## Your task
Could you output each line of the data that follows exactly?

⁂

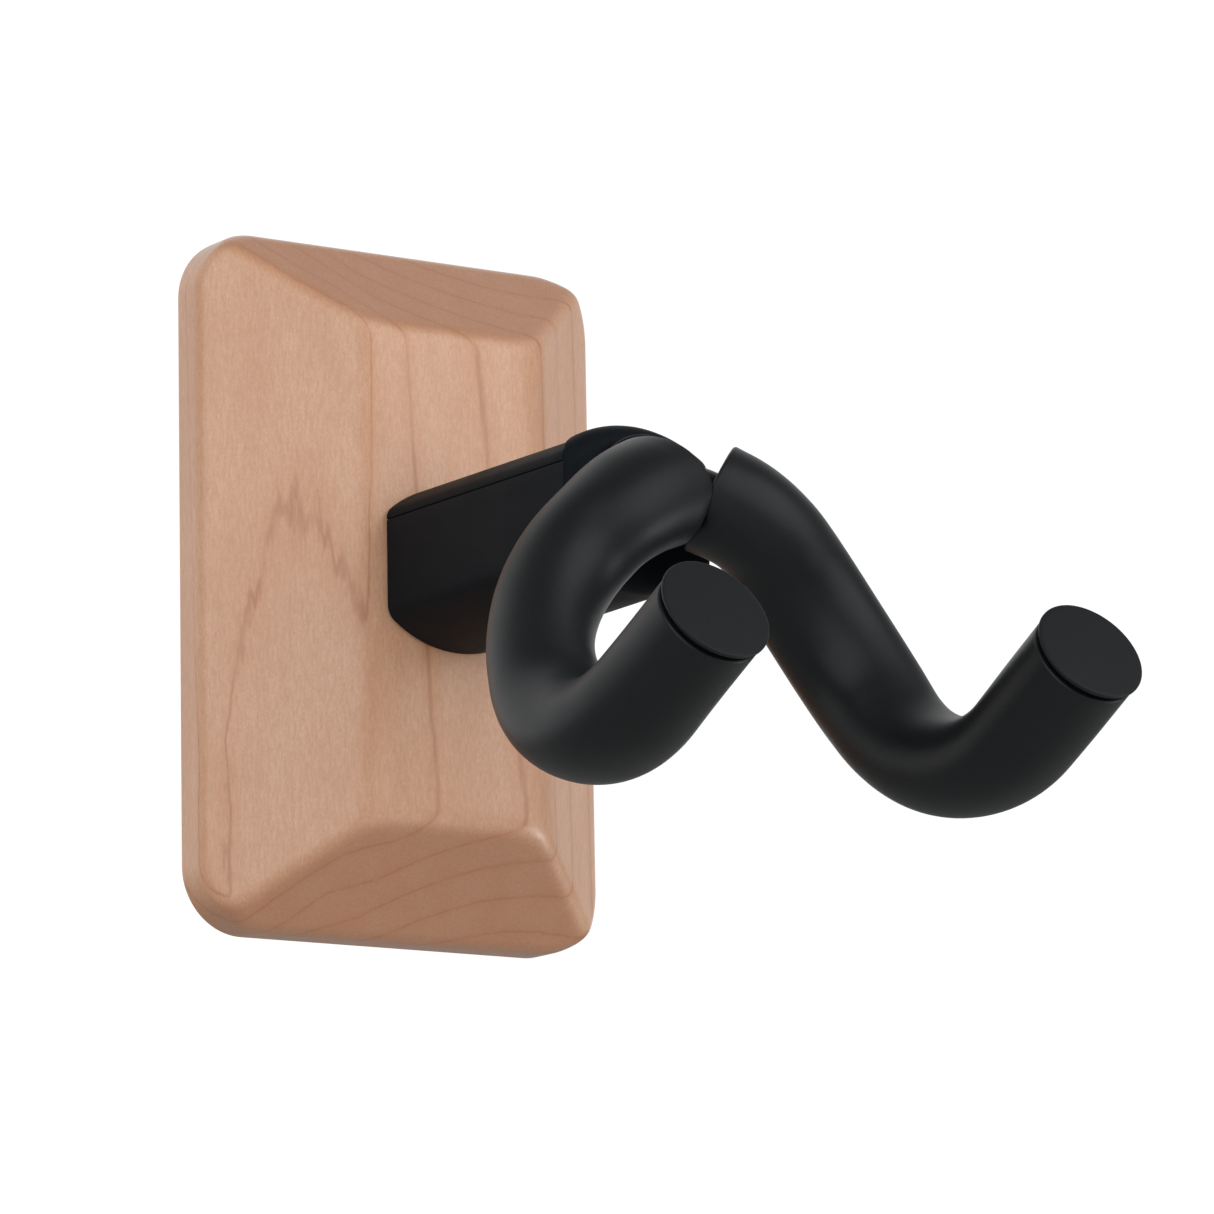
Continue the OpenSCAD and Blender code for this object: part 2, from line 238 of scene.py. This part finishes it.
def remap(tree, value, low, high, to_low=0.0, to_high=1.0):
    """value taken smoothly from low..high to to_low..to_high, and held outside."""
    inputs = {"Value": value, "From Min": low, "From Max": high, "To Min": to_low, "To Max": to_high}
    return node(tree, "ShaderNodeMapRange", inputs, interpolation_type="SMOOTHSTEP").outputs["Result"]


def blend(tree, share, a, b):
    """Colour a, going to colour b as share rises."""
    inputs = {"Factor": share, "A": a, "B": b}
    made = node(tree, "ShaderNodeMix", data_type="RGBA")
    for socket in made.inputs:
        if socket.name in inputs and socket.type == ("VALUE" if socket.name == "Factor" else "RGBA"):
            value = inputs[socket.name]
            if isinstance(value, bpy.types.NodeSocket):
                tree.links.new(value, socket)
            else:
                socket.default_value = value
    return next(s for s in made.outputs if s.type == "RGBA")


def millimetres(tree, stretch=(1, 1, 1)):
    """Object coordinates in millimetres, stretched along each axis."""
    place = node(tree, "ShaderNodeTexCoord").outputs["Object"]
    scale = [1000 * s for s in stretch]
    return node(tree, "ShaderNodeVectorMath", {0: place, 1: scale}, operation="MULTIPLY").outputs[0]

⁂

## Solved exercise
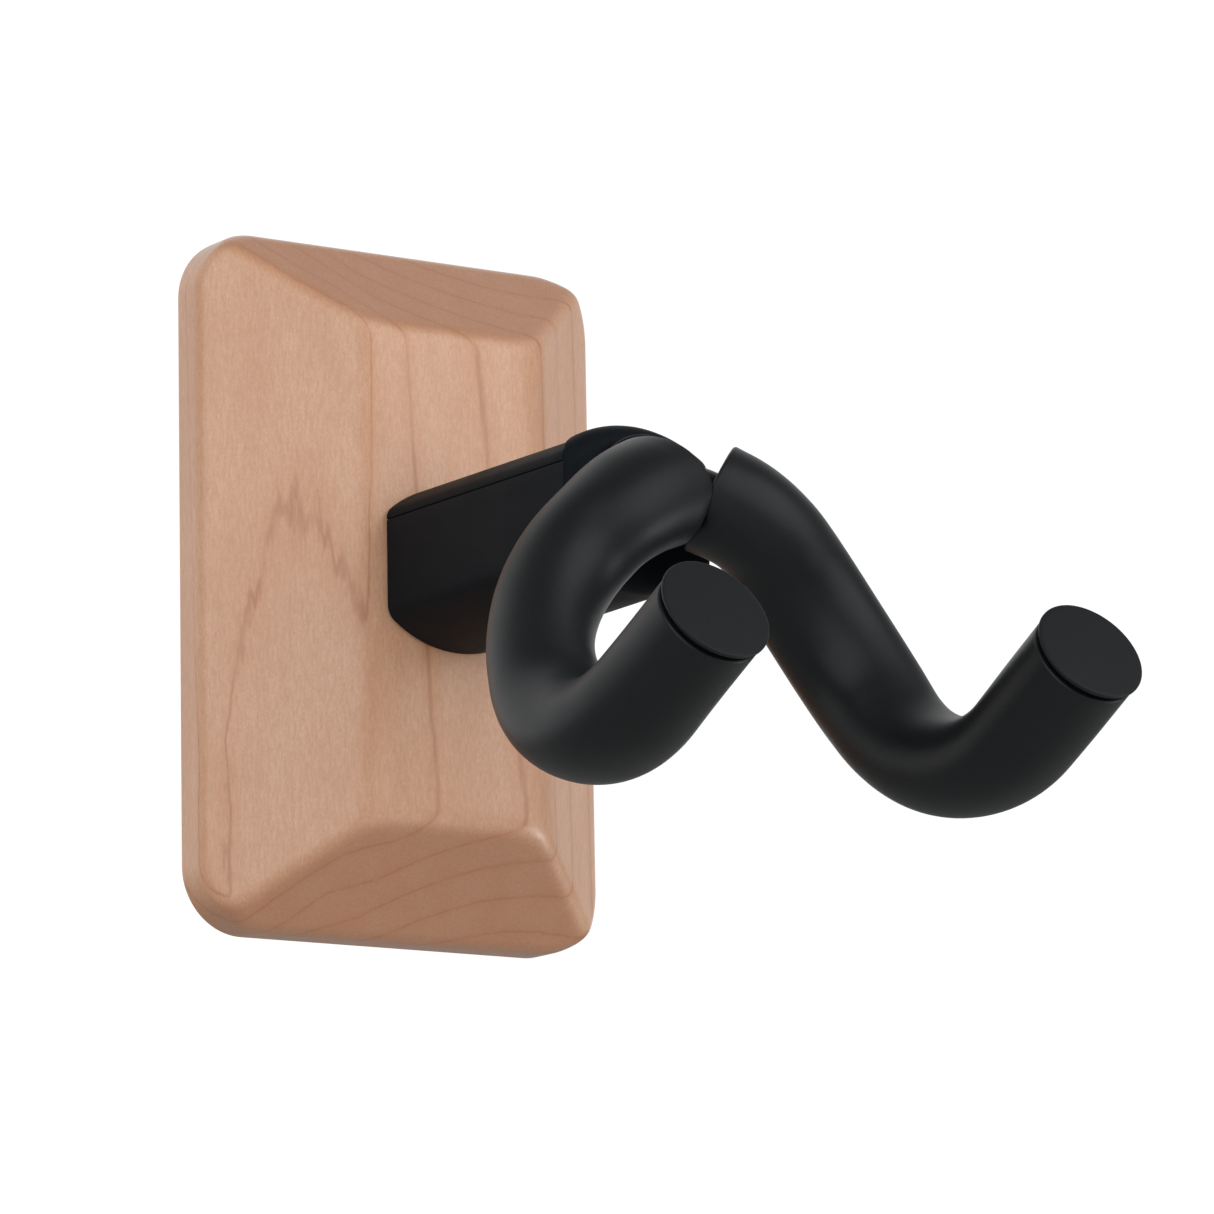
Continue the OpenSCAD and Blender code for this object: part 2, from line 238 of scene.py. This part finishes it.
def remap(tree, value, low, high, to_low=0.0, to_high=1.0):
    """value taken smoothly from low..high to to_low..to_high, and held outside."""
    inputs = {"Value": value, "From Min": low, "From Max": high, "To Min": to_low, "To Max": to_high}
    return node(tree, "ShaderNodeMapRange", inputs, interpolation_type="SMOOTHSTEP").outputs["Result"]


def blend(tree, share, a, b):
    """Colour a, going to colour b as share rises."""
    inputs = {"Factor": share, "A": a, "B": b}
    made = node(tree, "ShaderNodeMix", data_type="RGBA")
    for socket in made.inputs:
        if socket.name in inputs and socket.type == ("VALUE" if socket.name == "Factor" else "RGBA"):
            value = inputs[socket.name]
            if isinstance(value, bpy.types.NodeSocket):
                tree.links.new(value, socket)
            else:
                socket.default_value = value
    return next(s for s in made.outputs if s.type == "RGBA")


def millimetres(tree, stretch=(1, 1, 1)):
    """Object coordinates in millimetres, stretched along each axis."""
    place = node(tree, "ShaderNodeTexCoord").outputs["Object"]
    scale = [1000 * s for s in stretch]
    return node(tree, "ShaderNodeVectorMath", {0: place, 1: scale}, operation="MULTIPLY").outputs[0]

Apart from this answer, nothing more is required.